» WHAT THE EXERCISE ASKS:
Only one span of the listing below is wanted: the lines from the one with "Keep writing the OpenSCAD" through the one with "of the pieces", reproduced exactly, both ends kept.

» MATERIAL SHOWN:
— Start —
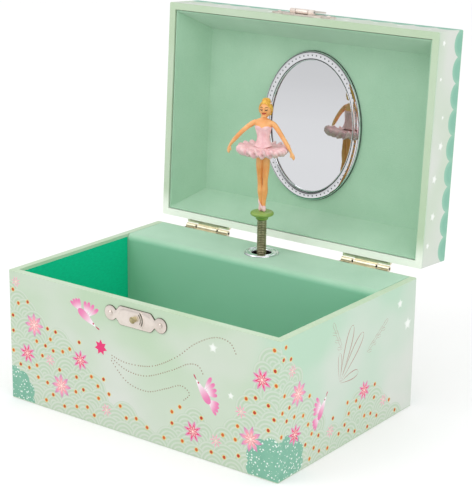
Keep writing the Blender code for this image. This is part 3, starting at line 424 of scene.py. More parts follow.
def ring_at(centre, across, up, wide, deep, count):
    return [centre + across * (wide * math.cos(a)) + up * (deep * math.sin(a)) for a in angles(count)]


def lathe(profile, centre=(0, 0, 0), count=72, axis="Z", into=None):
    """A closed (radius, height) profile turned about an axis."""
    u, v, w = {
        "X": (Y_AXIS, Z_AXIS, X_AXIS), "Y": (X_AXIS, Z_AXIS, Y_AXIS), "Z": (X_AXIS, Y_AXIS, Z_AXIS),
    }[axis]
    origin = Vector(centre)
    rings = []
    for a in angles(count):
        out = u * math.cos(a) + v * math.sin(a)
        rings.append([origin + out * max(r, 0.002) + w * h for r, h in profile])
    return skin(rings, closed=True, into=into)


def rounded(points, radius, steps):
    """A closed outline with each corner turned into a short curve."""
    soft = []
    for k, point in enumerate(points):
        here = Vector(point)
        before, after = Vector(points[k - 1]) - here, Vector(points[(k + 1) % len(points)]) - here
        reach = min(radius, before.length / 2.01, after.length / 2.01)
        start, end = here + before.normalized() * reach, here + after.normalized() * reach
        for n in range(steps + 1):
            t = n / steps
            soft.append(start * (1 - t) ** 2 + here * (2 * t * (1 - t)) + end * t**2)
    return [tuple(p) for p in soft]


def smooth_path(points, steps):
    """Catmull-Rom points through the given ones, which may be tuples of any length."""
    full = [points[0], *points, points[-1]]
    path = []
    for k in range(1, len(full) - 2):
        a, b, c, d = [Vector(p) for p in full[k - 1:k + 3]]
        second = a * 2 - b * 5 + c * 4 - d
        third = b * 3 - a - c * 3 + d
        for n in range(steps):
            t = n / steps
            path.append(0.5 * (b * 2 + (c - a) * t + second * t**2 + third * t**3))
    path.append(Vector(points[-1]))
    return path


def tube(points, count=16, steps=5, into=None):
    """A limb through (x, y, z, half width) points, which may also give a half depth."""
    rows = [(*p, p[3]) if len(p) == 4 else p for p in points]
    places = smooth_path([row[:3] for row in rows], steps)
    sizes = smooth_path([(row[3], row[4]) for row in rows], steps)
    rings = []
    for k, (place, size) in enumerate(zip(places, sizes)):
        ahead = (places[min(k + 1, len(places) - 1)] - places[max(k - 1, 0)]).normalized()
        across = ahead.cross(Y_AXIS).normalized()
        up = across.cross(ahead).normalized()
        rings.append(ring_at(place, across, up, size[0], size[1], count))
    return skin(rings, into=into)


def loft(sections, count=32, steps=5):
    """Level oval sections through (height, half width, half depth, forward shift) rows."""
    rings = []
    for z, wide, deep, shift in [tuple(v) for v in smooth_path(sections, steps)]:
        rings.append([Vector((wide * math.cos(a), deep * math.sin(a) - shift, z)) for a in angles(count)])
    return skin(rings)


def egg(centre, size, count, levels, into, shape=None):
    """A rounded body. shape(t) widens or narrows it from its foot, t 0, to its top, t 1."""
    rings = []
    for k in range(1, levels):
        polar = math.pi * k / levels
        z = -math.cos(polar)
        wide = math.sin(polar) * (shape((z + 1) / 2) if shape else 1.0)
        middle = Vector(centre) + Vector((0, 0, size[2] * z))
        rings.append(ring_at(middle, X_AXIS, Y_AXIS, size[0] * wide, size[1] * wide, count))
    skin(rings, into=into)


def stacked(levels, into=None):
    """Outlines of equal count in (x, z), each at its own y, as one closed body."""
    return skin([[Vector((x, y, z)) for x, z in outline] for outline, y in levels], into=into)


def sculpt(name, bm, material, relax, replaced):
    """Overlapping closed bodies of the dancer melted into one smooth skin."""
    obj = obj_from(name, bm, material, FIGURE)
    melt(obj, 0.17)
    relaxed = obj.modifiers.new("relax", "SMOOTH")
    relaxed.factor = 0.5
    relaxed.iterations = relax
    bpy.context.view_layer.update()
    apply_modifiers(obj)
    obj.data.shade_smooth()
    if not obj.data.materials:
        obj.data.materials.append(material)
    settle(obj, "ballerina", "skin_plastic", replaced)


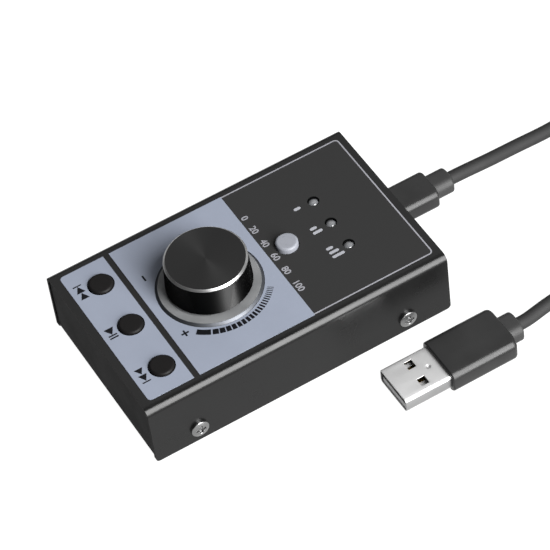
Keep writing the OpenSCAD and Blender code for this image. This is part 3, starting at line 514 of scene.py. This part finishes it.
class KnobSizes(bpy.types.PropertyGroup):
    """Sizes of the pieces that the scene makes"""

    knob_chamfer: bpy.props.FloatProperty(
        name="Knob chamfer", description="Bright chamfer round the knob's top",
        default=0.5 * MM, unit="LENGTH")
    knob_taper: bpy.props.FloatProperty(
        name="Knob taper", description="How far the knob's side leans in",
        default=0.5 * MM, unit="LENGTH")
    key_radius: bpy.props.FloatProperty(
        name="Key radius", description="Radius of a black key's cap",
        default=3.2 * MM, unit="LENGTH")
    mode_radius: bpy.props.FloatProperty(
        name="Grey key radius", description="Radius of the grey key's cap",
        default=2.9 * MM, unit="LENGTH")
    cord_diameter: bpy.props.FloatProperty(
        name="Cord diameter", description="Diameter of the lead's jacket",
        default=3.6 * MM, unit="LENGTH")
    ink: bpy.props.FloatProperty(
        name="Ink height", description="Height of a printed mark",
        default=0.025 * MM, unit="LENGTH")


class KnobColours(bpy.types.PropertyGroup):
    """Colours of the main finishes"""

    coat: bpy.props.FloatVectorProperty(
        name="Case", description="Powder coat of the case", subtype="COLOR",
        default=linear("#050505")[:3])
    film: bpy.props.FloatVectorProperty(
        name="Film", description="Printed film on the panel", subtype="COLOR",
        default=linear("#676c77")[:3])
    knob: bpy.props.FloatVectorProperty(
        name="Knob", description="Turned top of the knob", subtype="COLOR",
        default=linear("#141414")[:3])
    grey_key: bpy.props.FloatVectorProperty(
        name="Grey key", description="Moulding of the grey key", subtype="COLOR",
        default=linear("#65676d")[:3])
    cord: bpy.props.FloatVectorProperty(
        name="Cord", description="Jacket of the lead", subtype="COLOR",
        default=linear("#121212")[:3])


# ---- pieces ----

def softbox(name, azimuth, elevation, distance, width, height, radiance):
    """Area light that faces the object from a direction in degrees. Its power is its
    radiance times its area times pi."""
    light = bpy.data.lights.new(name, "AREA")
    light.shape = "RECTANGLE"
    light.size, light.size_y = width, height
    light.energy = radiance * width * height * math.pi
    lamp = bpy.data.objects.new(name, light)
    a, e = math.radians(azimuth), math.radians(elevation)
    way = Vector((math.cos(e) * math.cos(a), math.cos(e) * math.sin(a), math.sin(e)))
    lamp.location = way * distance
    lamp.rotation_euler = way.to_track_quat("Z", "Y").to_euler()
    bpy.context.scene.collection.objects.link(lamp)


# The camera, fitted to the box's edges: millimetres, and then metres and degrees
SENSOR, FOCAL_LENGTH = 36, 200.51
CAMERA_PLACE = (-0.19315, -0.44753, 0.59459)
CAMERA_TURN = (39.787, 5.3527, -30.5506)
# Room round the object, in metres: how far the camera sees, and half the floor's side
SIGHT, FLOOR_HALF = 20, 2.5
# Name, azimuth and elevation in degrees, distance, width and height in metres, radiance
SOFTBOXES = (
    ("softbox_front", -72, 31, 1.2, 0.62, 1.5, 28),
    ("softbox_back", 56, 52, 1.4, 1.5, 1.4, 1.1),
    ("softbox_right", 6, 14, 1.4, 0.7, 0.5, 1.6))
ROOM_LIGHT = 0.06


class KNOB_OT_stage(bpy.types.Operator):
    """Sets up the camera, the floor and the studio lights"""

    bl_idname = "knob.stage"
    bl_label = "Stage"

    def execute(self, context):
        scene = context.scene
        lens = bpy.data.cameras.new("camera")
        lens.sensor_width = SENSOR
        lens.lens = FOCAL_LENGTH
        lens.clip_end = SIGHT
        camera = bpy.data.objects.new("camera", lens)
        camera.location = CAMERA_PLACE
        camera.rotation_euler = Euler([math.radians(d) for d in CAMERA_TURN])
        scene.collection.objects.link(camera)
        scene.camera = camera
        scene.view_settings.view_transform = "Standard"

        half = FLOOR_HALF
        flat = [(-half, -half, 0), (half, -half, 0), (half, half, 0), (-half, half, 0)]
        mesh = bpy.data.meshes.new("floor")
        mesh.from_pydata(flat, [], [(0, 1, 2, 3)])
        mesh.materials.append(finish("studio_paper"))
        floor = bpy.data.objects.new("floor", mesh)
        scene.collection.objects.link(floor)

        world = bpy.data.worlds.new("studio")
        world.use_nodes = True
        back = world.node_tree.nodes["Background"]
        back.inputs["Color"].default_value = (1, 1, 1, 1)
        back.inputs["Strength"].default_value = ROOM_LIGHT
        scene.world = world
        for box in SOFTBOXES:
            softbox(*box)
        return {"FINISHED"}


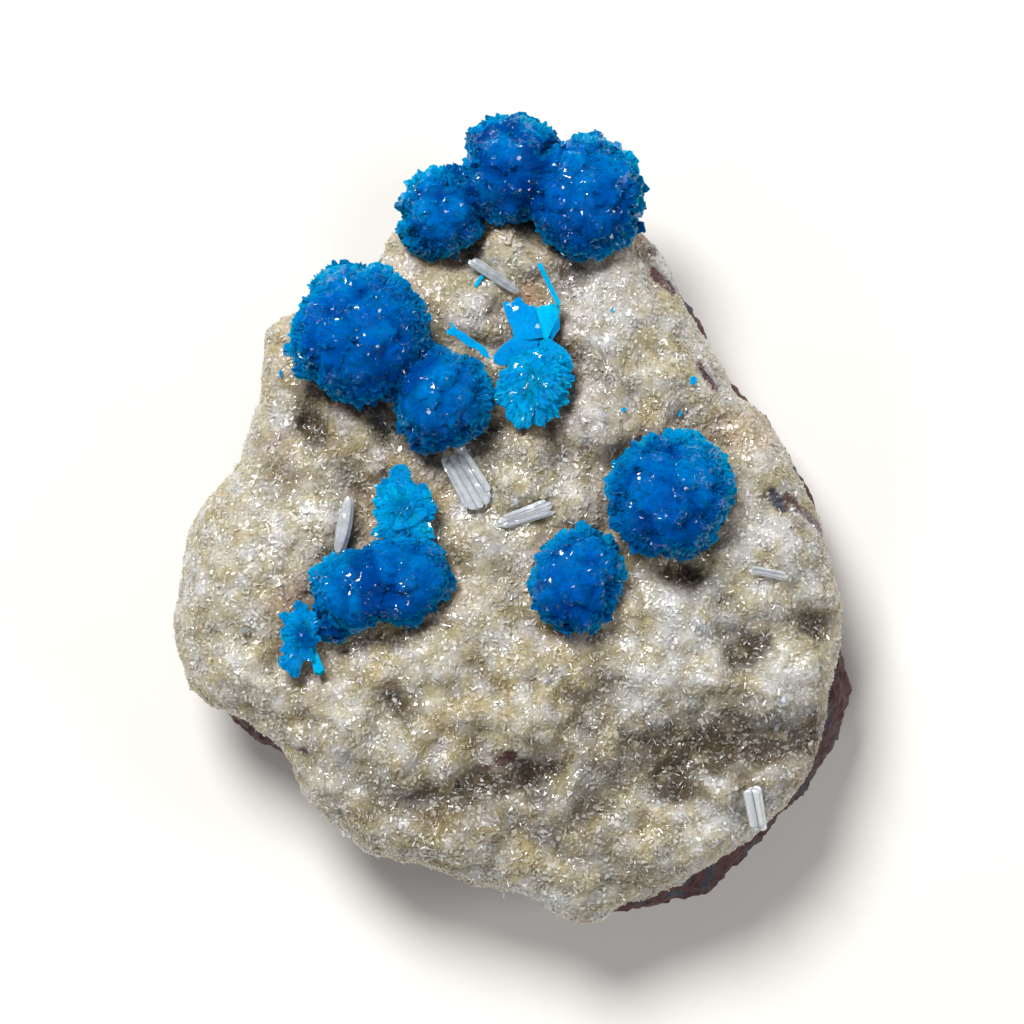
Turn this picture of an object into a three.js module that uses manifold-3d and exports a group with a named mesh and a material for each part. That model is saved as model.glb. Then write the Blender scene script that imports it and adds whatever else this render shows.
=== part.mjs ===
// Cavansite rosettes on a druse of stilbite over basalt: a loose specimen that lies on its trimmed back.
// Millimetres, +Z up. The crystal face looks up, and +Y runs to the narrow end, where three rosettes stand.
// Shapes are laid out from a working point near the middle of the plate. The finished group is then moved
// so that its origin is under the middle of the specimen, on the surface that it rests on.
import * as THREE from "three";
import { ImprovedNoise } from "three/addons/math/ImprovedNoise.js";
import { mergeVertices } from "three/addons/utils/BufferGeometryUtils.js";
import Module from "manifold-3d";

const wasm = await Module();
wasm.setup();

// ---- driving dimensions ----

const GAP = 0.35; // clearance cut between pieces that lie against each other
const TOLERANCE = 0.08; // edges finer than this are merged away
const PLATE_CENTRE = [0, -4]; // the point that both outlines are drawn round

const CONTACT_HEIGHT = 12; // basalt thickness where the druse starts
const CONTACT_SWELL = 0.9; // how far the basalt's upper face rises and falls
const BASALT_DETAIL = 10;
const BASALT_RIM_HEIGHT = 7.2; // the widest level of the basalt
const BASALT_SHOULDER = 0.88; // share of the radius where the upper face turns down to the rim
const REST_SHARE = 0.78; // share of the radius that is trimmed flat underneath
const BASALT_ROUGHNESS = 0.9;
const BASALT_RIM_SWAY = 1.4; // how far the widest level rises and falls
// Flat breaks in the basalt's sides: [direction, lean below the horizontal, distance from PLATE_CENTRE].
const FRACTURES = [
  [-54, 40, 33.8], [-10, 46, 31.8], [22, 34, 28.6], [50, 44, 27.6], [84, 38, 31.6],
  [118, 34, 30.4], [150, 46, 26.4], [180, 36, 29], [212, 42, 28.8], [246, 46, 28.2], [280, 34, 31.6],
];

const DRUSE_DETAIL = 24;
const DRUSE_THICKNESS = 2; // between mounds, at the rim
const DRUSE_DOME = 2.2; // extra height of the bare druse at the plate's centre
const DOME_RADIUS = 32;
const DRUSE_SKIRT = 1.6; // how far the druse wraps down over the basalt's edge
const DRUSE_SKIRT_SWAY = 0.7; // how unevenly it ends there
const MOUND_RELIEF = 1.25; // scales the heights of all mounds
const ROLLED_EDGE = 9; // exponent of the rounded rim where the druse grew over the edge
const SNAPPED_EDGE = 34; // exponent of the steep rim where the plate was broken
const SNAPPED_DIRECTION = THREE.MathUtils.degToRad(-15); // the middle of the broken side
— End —
» COMPLETED TASK:
Keep writing the OpenSCAD and Blender code for this image. This is part 3, starting at line 514 of scene.py. This part finishes it.
class KnobSizes(bpy.types.PropertyGroup):
    """Sizes of the pieces that the scene makes"""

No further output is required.